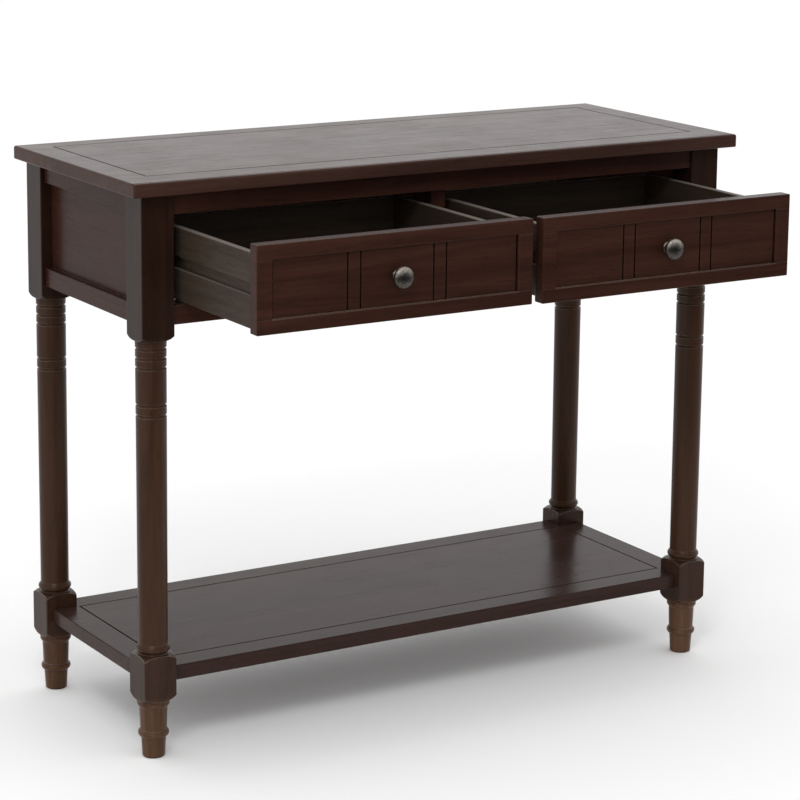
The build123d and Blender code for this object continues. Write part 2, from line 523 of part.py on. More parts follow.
for end, x_sign in ENDS.items():
    opened = LEFT_OPEN if end == "left" else RIGHT_OPEN
    front_y = FRONT + CLOSED_SETBACK - opened
    front_back_y = front_y + DRAWER_FRONT[1]
    box_y = (front_back_y, front_back_y + DRAWER_DEPTH)
    outer_side_x = (BOX_X[1] - SIDE_THICKNESS, BOX_X[1])
    inner_side_x = (BOX_X[0], BOX_X[0] + SIDE_THICKNESS)
    middle_x = x_sign * sum(FRONT_X) / 2
    recess_y = front_y + FRONT_RECESS
    back_y = (box_y[1] - SIDE_THICKNESS, box_y[1])
    sides = {"outer": outer_side_x, "inner": inner_side_x}

    with BuildPart() as drawer_dowels:
        for x_limits in sides.values():
            for z in SIDE_DOWELS_Z:
                pin((x_sign * sum(x_limits) / 2, front_back_y, z), (0, 1, 0), *SMALL_DOWEL)
    finish(drawer_dowels, f"{end}_drawer_dowels")

    with BuildPart() as drawer_screws:
        for z in BACK_SCREWS_Z:
            wood_screw((x_sign * BOX_X[1], sum(back_y) / 2, z), (-x_sign, 0, 0), 32, 3.0, 6.0)
            wood_screw((x_sign * BOX_X[0], sum(back_y) / 2, z), (x_sign, 0, 0), 32, 3.0, 6.0)
    finish(drawer_screws, f"{end}_drawer_screws")

    with BuildPart() as drawer_bottom:
        board(
            span(x_sign * (inner_side_x[1] - BOTTOM_TONGUE), x_sign * (outer_side_x[0] + BOTTOM_TONGUE)),
            (front_back_y - BOTTOM_TONGUE, box_y[1]),
            (BOTTOM_PLY_Z, BOTTOM_PLY_Z + BOTTOM_PLY),
        )
    finish(drawer_bottom, f"{end}_drawer_bottom")

    with BuildPart() as knob_screw:
        make_knob_screw(middle_x, front_back_y)
    finish(knob_screw, f"{end}_knob_screw")

    with BuildPart() as knob:
        make_knob(middle_x, recess_y)
        add(knob_screw.part, mode=Mode.SUBTRACT)
    finish(knob, f"{end}_knob")

    with BuildPart() as drawer_front:
        x_limits = span(x_sign * FRONT_X[0], x_sign * FRONT_X[1])
        z_limits = (DRAWER_FRONT_Z, DRAWER_FRONT_Z + DRAWER_FRONT[2])
        board(x_limits, (front_y, front_back_y), z_limits)
        upright_edges = drawer_front.edges().filter_by(Axis.Z).group_by(Axis.Y)[-1]
        fillet(upright_edges, radius=BACK_ROUND[0])
        level_edges = drawer_front.faces().sort_by(Axis.Y)[-1].edges().filter_by(Axis.X)
        fillet(level_edges, radius=BACK_ROUND[1])
        fillet(drawer_front.faces().sort_by(Axis.Y)[0].edges(), radius=FRONT_ROUND)
        recess_x = DRAWER_FRONT[0] / 2 - BORDER
        recess_z = (z_limits[0] + BORDER_RAIL, z_limits[1] - BORDER_RAIL)
        mouth = Plane((middle_x, front_y, sum(recess_z) / 2), x_dir=(1, 0, 0), z_dir=(0, -1, 0))
        with BuildSketch(mouth):
            Rectangle(2 * (recess_x + MOUTH_BEVEL), recess_z[1] - recess_z[0] + 2 * MOUTH_BEVEL)
        extrude(amount=-MOUTH_BEVEL, taper=45, mode=Mode.SUBTRACT)
        recess_limits = (middle_x - recess_x, middle_x + recess_x)
        board(recess_limits, (front_y, recess_y), recess_z, mode=Mode.SUBTRACT)
        grooves = [
            (BATTEN_OFFSET - BATTEN_WIDTH / 2, BATTEN_GROOVE),
            (BATTEN_OFFSET + BATTEN_WIDTH / 2, BATTEN_GROOVE),
            (recess_x - END_GROOVE / 2, END_GROOVE),
        ]
        for offset, width in grooves:
            for groove_x in (middle_x - offset, middle_x + offset):
                groove_limits = (groove_x - width / 2, groove_x + width / 2)
                groove_y = (recess_y, recess_y + GROOVE_CUT)
                board(groove_limits, groove_y, recess_z, mode=Mode.SUBTRACT)
        for z in recess_z:
            for joint_x in ((x_limits[0], recess_limits[0]), (recess_limits[1], x_limits[1])):
                joint_z = (z - JOINT_LINE / 2, z + JOINT_LINE / 2)
                board(joint_x, (front_y, front_y + JOINT_LINE), joint_z, mode=Mode.SUBTRACT)
        for cut in (drawer_dowels, drawer_bottom, knob_screw):
            add(cut.part, mode=Mode.SUBTRACT)
    finish(drawer_front, f"{end}_drawer_front")

    for place, x_limits in sides.items():
        with BuildPart() as drawer_side:
            side_x = span(x_sign * x_limits[0], x_sign * x_limits[1])
            eased_board(side_x, box_y, SIDE_Z, Axis.Y, radius=2.0)
            if place == "outer":
                slot_x = (x_limits[1] - SLOT_DEPTH, x_limits[1])
            else:
                slot_x = (x_limits[0], x_limits[0] + SLOT_DEPTH)
            slot_z = (SLOT_Z - SLOT_HEIGHT / 2, SLOT_Z + SLOT_HEIGHT / 2)
            slot_y = (box_y[0] + SLOT_STOP, box_y[1])
            board(span(x_sign * slot_x[0], x_sign * slot_x[1]), slot_y, slot_z, mode=Mode.SUBTRACT)
            for cut in (drawer_dowels, drawer_screws, drawer_bottom):
                add(cut.part, mode=Mode.SUBTRACT)
        finish(drawer_side, f"{end}_drawer_{place}_side")

    with BuildPart() as drawer_back:
        eased_board(
            span(x_sign * inner_side_x[1], x_sign * outer_side_x[0]),
            back_y,
            (BOTTOM_PLY_Z + BOTTOM_PLY, SIDE_Z[1]),
            Axis.X,
            radius=1.5,
        )
        add(drawer_screws.part, mode=Mode.SUBTRACT)
    finish(drawer_back, f"{end}_drawer_back")
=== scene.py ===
import json
import math
from functools import partial

import bpy
from mathutils import Matrix, Vector
from mathutils.geometry import tessellate_polygon


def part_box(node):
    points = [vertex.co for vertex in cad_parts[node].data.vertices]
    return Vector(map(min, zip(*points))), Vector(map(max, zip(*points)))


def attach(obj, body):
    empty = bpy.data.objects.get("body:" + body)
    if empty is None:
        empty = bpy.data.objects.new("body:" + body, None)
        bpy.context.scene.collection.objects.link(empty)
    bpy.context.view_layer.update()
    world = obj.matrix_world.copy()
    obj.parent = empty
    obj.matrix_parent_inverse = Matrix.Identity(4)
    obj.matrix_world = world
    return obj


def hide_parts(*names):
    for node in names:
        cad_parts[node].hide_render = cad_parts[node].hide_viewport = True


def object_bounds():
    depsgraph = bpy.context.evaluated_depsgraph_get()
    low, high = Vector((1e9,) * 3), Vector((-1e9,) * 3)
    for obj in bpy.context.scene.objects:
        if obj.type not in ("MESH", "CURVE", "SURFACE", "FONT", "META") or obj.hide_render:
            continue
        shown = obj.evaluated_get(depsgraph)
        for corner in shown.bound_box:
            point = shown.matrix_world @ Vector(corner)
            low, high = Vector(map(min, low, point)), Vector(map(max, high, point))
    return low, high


# Looks of the console table, in metres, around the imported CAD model. The wooden nodes and the knobs
# keep their CAD shapes and get their finishes here; the screws are built again with cross recesses.

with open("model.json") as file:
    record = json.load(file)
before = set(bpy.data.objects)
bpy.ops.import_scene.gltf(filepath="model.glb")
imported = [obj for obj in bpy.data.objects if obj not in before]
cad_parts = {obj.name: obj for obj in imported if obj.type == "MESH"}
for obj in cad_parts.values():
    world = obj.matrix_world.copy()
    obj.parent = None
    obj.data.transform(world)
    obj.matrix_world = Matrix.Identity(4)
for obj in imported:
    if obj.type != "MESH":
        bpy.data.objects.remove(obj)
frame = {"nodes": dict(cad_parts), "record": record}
CAD_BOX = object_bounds()
nodes = frame["nodes"]
body_of = {name: body for body, names in frame["record"]["behaviour"]["bodies"].items() for name in names}
slot_of = {row["node"]: row["material_slot"] for row in frame["record"]["subparts"]}


# ---- shader helpers ----
def new_material(name):
    """A material with its node tree and Principled shader."""
    material = bpy.data.materials.new(name)
    material.use_nodes = True
    return material, material.node_tree, material.node_tree.nodes["Principled BSDF"]


def plug(nt, socket, value):
    """Link a socket into another, or set a plain number or colour on it."""
    if isinstance(value, bpy.types.NodeSocket):
        nt.links.new(value, socket)
    elif isinstance(value, (int, float)):
        socket.default_value = value
    else:
        socket.default_value = (*value, 1.0)


def noise(nt, vector, scale, detail=4.0, roughness=0.6, distortion=0.0):
    """Grey noise on a vector."""
    made = nt.nodes.new("ShaderNodeTexNoise")
    made.inputs["Scale"].default_value = scale
    made.inputs["Detail"].default_value = detail
    made.inputs["Roughness"].default_value = roughness
    made.inputs["Distortion"].default_value = distortion
    nt.links.new(vector, made.inputs["Vector"])
    return made.outputs["Fac"]


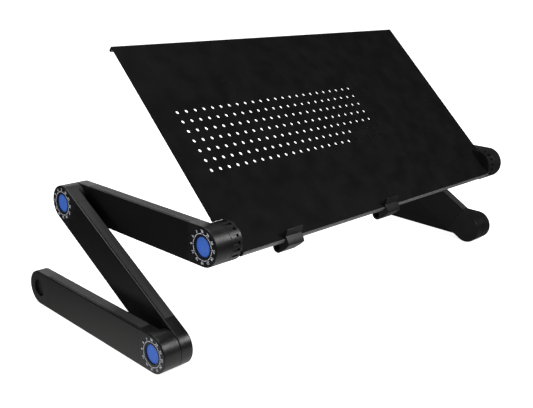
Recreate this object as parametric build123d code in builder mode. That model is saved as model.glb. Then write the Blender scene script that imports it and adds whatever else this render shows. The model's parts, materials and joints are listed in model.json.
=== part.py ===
from build123d import *
import os
from math import cos, radians, sin

# Folding laptop stand: a perforated deck held at its front corners by two legs of three
# links each.  +X is the user's right, +Y points away from the user, +Z is up and the feet
# stand on Z = 0.  Everything is drawn for the left side and mirrored for the right.
# Millimetres and degrees.

# ---- legs -------------------------------------------------------------------------
pivot_pitch = 214.0        # distance between the two pivots of one link
hub_radius = 20.0          # round ends, and half the height of a link
link_thickness = 15.0
boss_height = 5.0          # how far a hub stands inward of its link
link_gap = 0.3             # running gap between neighbouring hubs
corner_radius = 1.2
tube_wall = 1.6
seam_distance = 21.0       # pivot to the end of the tube
spigot_length = 14.0
spigot_clearance = 0.15
groove_offset = 2.0        # outboard face of the tube to the decorative groove
groove_width = 0.9
groove_depth = 0.7
recess_radius = 10.0       # blind recess in the free end of a foot
recess_depth = 3.0

# ---- pose in which the stand is drawn -----------------------------------------------
middle_angle = 29.0        # middle link above the foot
upper_angle = -1.0         # upper link, measured from its front pivot to its rear one
deck_angle = 43.0

# ---- lock inside each joint ---------------------------------------------------------
button_radius = 10.0
button_clearance = 0.2
button_inset = 1.3         # button face below the hub face
button_edge = 0.4
button_lip = 2.4           # plastic lip that keeps the button in
button_flange = 11.3
flange_clearance = 0.3
flange_height = 1.2
press_travel = 2.4
pusher_radius = 1.5
pusher_circle = 8.9
pusher_count = 3
pusher_clearance = 0.2
contact_gap = 0.05         # between a pusher and the lock gear
head_radius = 5.5          # pivot bolt head
head_height = 3.1
head_gap = 0.1
socket_radius = 2.9
socket_depth = 1.8
web_face = 8.6             # floor of the button pocket, below the hub face
web_thickness = 6.9
bolt_radius = 3.0
bolt_clearance = 0.05
spline_teeth = 12
spline_root = 12.3
spline_tip = 14.8
spline_width = 3.2
spline_clearance = 0.2
gear_engagement = 1.7      # gear length inside the outer hub when locked
gear_length = 7.8
gear_bore = 3.4
gear_floor = 1.5
socket_end_gap = 0.6       # lock gear to the socket's floor, at full travel
spring_radius = 6.0        # to the middle of the wire
spring_wire = 0.45
spring_turns = 5
spring_clearance = 0.6
insert_radius = 4.5
insert_length = 5.0

# ---- deck ---------------------------------------------------------------------------
deck_width = 480.0
deck_depth = 260.0
deck_sheet = 1.8
deck_rise = 8.3            # top of the deck above the front pivot, square to the deck
deck_overhang = 21.2       # front pivot to the front edge
lip_height = 7.4
lip_thickness = 3.5
lip_radius = 1.7
bead_height = 6.6
bead_thickness = 2.6
bead_radius = 1.2
rail_front = -11.0         # hollow rail under the deck, measured back from the pivot
rail_back = 15.0
rail_height = 16.0
rail_wall = 1.6
rail_radius = 1.2
vent_columns = 24
vent_rows = 7
vent_pitch_across = 12.0
vent_pitch_back = 12.3
vent_radius = 2.2
vent_centre_across = -69.0
vent_centre_back = 110.2   # from the front pivot, along the deck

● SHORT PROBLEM
Lines containing the string "None" are to be selected and copied.

● REPLY
    if empty is None:
        empty = bpy.data.objects.new("body:" + body, None)
    obj.parent = None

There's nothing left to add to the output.